**DATASET EXTRACT:**
━━━━━━━━━━━━━━━━━━━━━━━━━━━━━━
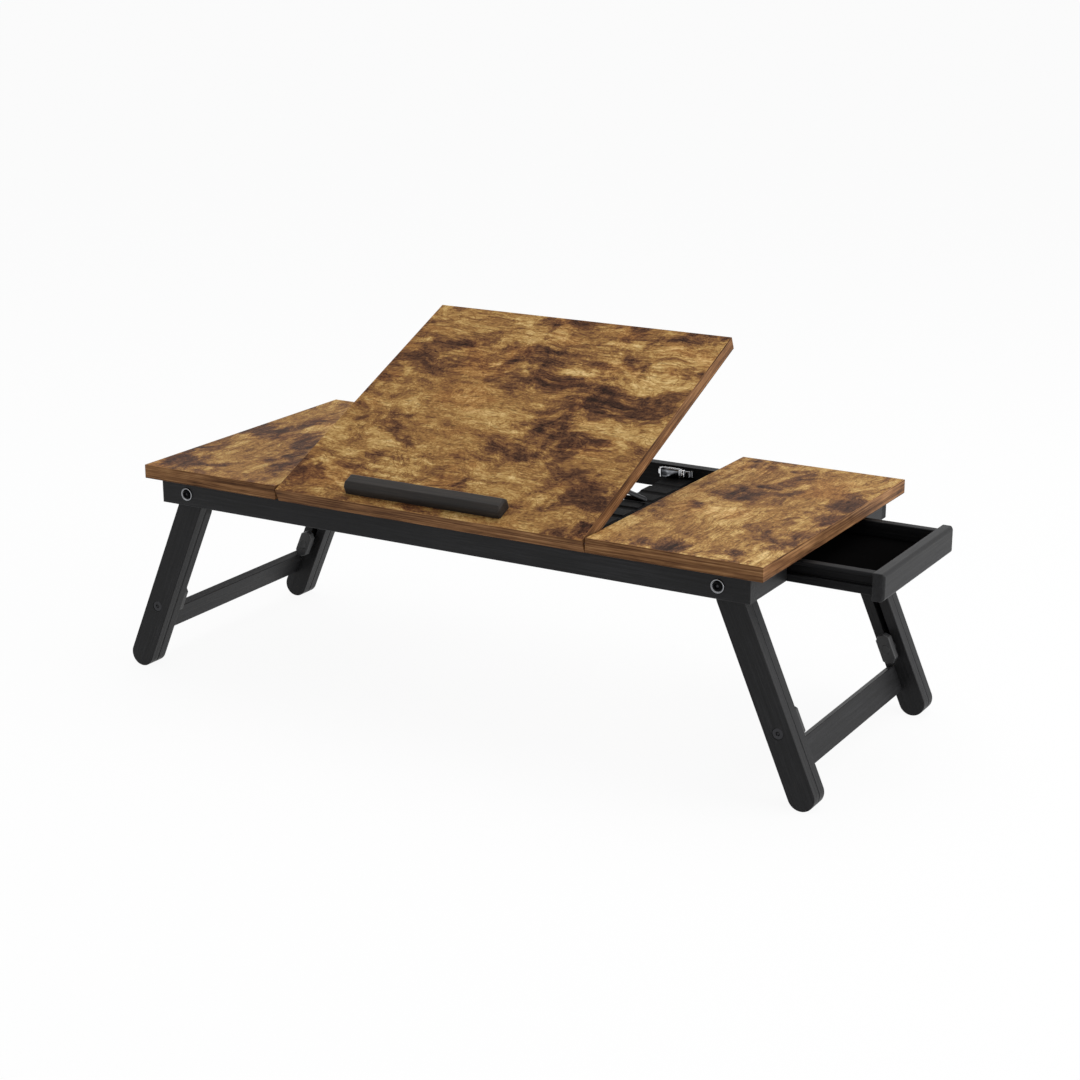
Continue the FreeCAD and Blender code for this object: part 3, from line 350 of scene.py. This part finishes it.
def metal(name, colour, roughness, mark=0.00003):
    """Plated or blackened steel with a faint unevenness in its shine, as deep as mark."""
    finish = Finish(name, Metallic=1.0)
    point = finish.place()
    cloud = finish.noise(point, 260.0, 3.0, 0.6)
    speck = finish.noise(point, 2200.0, 2.0, 0.5)
    finish.feed("Base Color", finish.blend(finish.step(cloud, 0.3, 0.75), colour, times(colour, 0.86)))
    finish.feed("Roughness", roughness + (cloud - 0.5) * 0.12 + (speck - 0.5) * 0.06)
    finish.feed("Normal", finish.bump(speck, mark))
    return finish.material


def plate_with_painted_reflection(name):
    """Bright plating with dark, broken bands painted into its colour: a painted reflection of dark surroundings,
    as polished sheet shows in a dark corner.
    """
    finish = Finish(name, Metallic=1.0)
    point = finish.place()
    cloud = finish.noise(finish.stretch(point, 1.0, 1.0, 2.6), 95.0, 2.0, 0.5, 0.3)
    # The stops paint the reflection: dark and grey bands of mirrored surroundings over bright plating.
    stops = [(0.34, paint(22, 23, 25)), (0.48, paint(64, 65, 68)), (0.6, paint(112, 114, 118)),
             (0.78, paint(178, 180, 184))]
    finish.feed("Base Color", finish.node("ShaderNodeValToRGB", {"stops": stops}, {0: cloud}))
    finish.feed("Roughness", 0.12 + (cloud - 0.5) * 0.1)
    finish.feed("Normal", finish.bump(cloud, 0.00004))
    return finish.material


def moulded(name, colour):
    """Moulded plastic with a fine spark-eroded skin."""
    finish = Finish(name, Specular_IOR_Level=0.45)
    point = finish.place()
    skin = finish.noise(point, 1500.0, 3.0, 0.6)
    cloud = finish.noise(point, 90.0, 3.0, 0.6)
    finish.feed("Base Color", finish.blend(cloud, colour, times(colour, 1.7)))
    finish.feed("Roughness", 0.46 + (skin - 0.5) * 0.2)
    finish.feed("Normal", finish.bump(skin, 0.00006))
    return finish.material


def bare_wood(name):
    """Turned dowel, unfinished."""
    finish = Finish(name, Specular_IOR_Level=0.3)
    lines = finish.noise(finish.stretch(finish.place(), 900.0, 900.0, 60.0), 1.0, 4.0, 0.6)
    finish.feed("Base Color", finish.blend(lines, paint(196, 160, 112), paint(150, 112, 70)))
    finish.feed("Roughness", 0.6 + (lines - 0.5) * 0.2)
    return finish.material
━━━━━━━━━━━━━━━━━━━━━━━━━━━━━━
**REQUIREMENT:** Word for word, write out all of the data above.

**REPLY:**
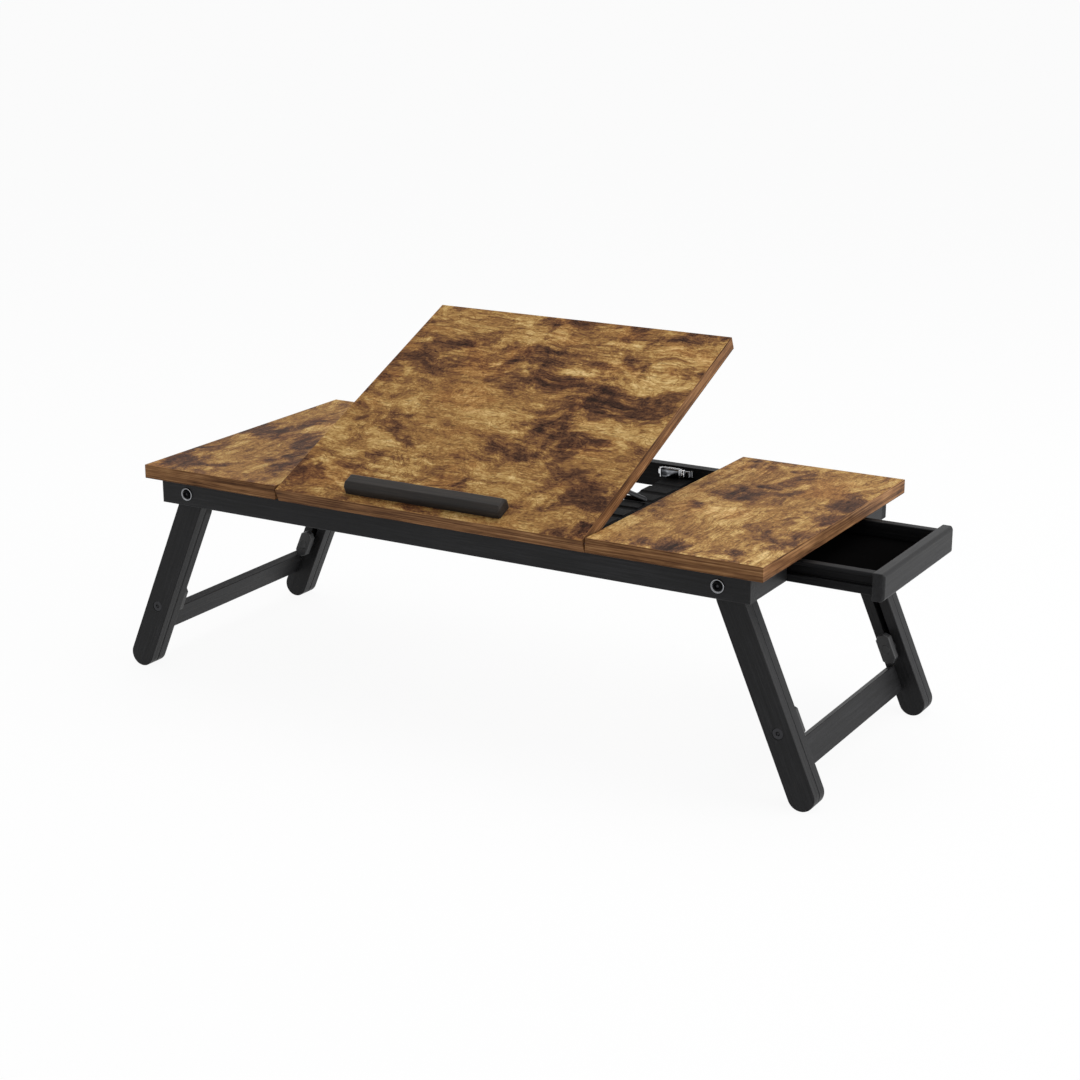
Continue the FreeCAD and Blender code for this object: part 3, from line 350 of scene.py. This part finishes it.
def metal(name, colour, roughness, mark=0.00003):
    """Plated or blackened steel with a faint unevenness in its shine, as deep as mark."""
    finish = Finish(name, Metallic=1.0)
    point = finish.place()
    cloud = finish.noise(point, 260.0, 3.0, 0.6)
    speck = finish.noise(point, 2200.0, 2.0, 0.5)
    finish.feed("Base Color", finish.blend(finish.step(cloud, 0.3, 0.75), colour, times(colour, 0.86)))
    finish.feed("Roughness", roughness + (cloud - 0.5) * 0.12 + (speck - 0.5) * 0.06)
    finish.feed("Normal", finish.bump(speck, mark))
    return finish.material


def plate_with_painted_reflection(name):
    """Bright plating with dark, broken bands painted into its colour: a painted reflection of dark surroundings,
    as polished sheet shows in a dark corner.
    """
    finish = Finish(name, Metallic=1.0)
    point = finish.place()
    cloud = finish.noise(finish.stretch(point, 1.0, 1.0, 2.6), 95.0, 2.0, 0.5, 0.3)
    # The stops paint the reflection: dark and grey bands of mirrored surroundings over bright plating.
    stops = [(0.34, paint(22, 23, 25)), (0.48, paint(64, 65, 68)), (0.6, paint(112, 114, 118)),
             (0.78, paint(178, 180, 184))]
    finish.feed("Base Color", finish.node("ShaderNodeValToRGB", {"stops": stops}, {0: cloud}))
    finish.feed("Roughness", 0.12 + (cloud - 0.5) * 0.1)
    finish.feed("Normal", finish.bump(cloud, 0.00004))
    return finish.material


def moulded(name, colour):
    """Moulded plastic with a fine spark-eroded skin."""
    finish = Finish(name, Specular_IOR_Level=0.45)
    point = finish.place()
    skin = finish.noise(point, 1500.0, 3.0, 0.6)
    cloud = finish.noise(point, 90.0, 3.0, 0.6)
    finish.feed("Base Color", finish.blend(cloud, colour, times(colour, 1.7)))
    finish.feed("Roughness", 0.46 + (skin - 0.5) * 0.2)
    finish.feed("Normal", finish.bump(skin, 0.00006))
    return finish.material


def bare_wood(name):
    """Turned dowel, unfinished."""
    finish = Finish(name, Specular_IOR_Level=0.3)
    lines = finish.noise(finish.stretch(finish.place(), 900.0, 900.0, 60.0), 1.0, 4.0, 0.6)
    finish.feed("Base Color", finish.blend(lines, paint(196, 160, 112), paint(150, 112, 70)))
    finish.feed("Roughness", 0.6 + (lines - 0.5) * 0.2)
    return finish.material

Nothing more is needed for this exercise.